L’enquête avait été initiée sous l’administration Biden-Harris, avec la présidente Lina Khan et le commissaire Alvaro Bedoya cherchant à réactiver le RPA, appuyés par des groupes conservateurs et ruraux. Pourtant, le nouveau président de la FTC, Andrew Ferguson, a abruptement abandonné l’affaire, invoquant un manque de preuves et dénonçant une démarche « politisée » de ses prédécesseurs.

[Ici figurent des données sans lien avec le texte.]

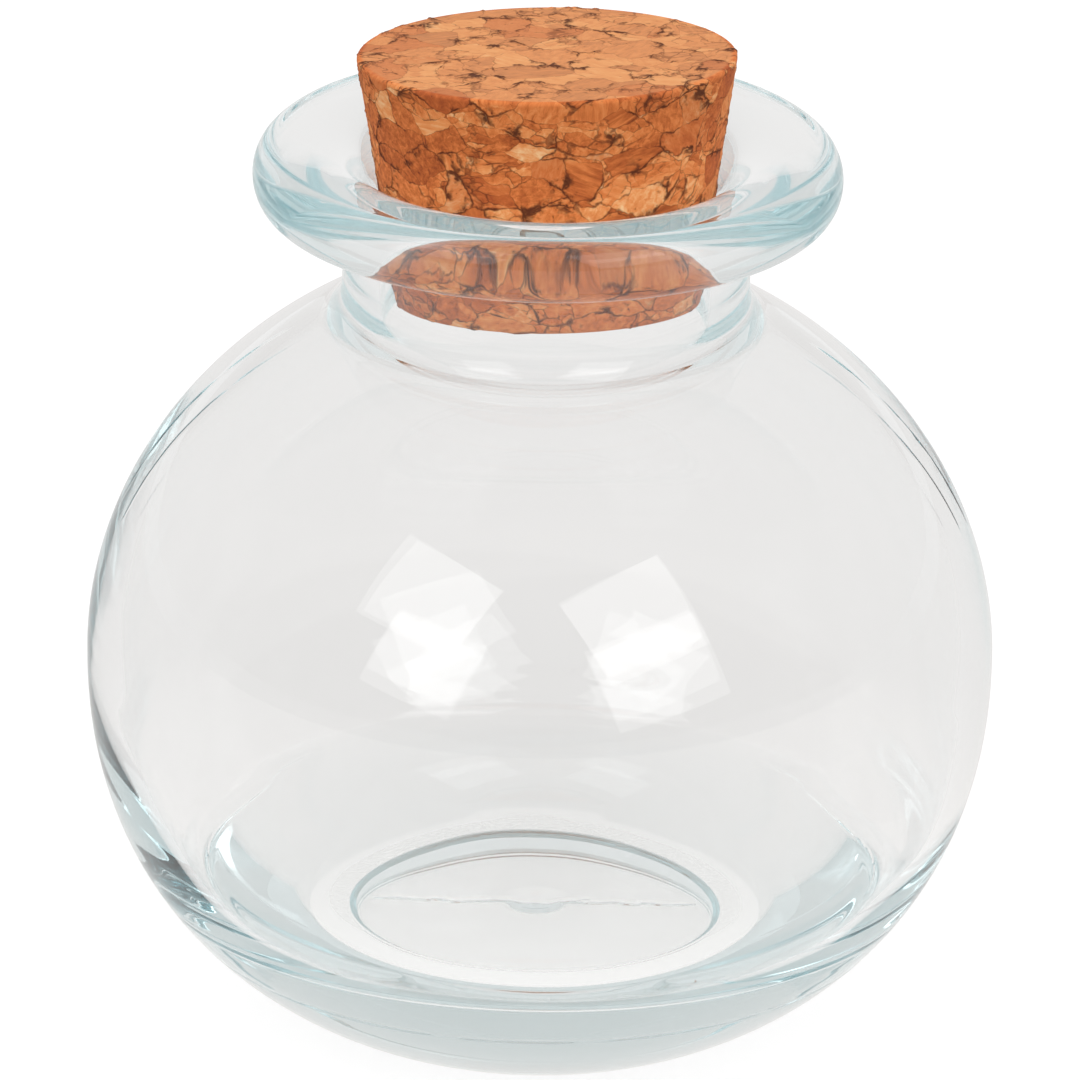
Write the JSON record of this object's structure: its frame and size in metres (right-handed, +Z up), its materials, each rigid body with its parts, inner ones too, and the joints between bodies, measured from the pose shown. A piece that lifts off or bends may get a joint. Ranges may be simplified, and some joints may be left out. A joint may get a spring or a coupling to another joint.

Sur ce thème de la concurrence, des groupes démocrates et républicains peuvent se retrouver. Il peut également réunir des acteurs différents comme les petits commerçants, des associations rurales, des juristes progressistes et des conservateurs critiques du pouvoir des monopoles. Mais, apparemment, les républicains MAGA préfèrent le capitalisme de connivence et le pouvoir des oligarques. Le rapprochement des géants de la tech et de l’administration Trump en un symbole assez marquant.
“In the 1980s, the government stopped enforcing the RPA. And it is not an understatement to say this administrative deregulation drove the rise of Walmart, Amazon, Office Depot, and private equity, as well as the loss of grocery stores, pharmacists, and medical practices in rural and poor areas. It is also likely why there was such massive inflation during Covid, and why Walmart is able to use tariffs to its advantage” poursuit Matt Stoller.
Cette décision de retrait a des implications importantes sur la concurrence et l’économie de marché. Elle entraîne un affaiblissement de la concurrence équitable et laisse la voie libre à des logiques de concentration et de domination par l’achat, renforçant les oligopoles. Elle marginalise les petits acteurs qui sont désavantagés par les logiques de volume et les accords préférentiels. Cela affaiblit le tissu économique local, en particulier en zones rurales. À l’inverse, elle favorise l’avènement d’une économie dans laquelle quelques oligopoles dominent les différents secteurs.
Cette décision de la FTC incarne un moment charnière : soit les États-Unis persistent dans une logique de favoritisme envers les grandes entreprises, soit ils renouent avec l’esprit du capitalisme concurrentiel et équitable. Le revirement de l’administration Trump, malgré une rhétorique anti-élite, semble consolider le pouvoir des très grandes entreprises au détriment des acteurs économiques régionaux et/ou de taille moyenne. Si l’administration Trump souhaite vraiment défendre les classes moyennes et les populations oubliées, elle devra prouver que son soutien va aux petites entreprises et non aux conglomérats qui les étranglent. Ce n’est apparemment pas le cas.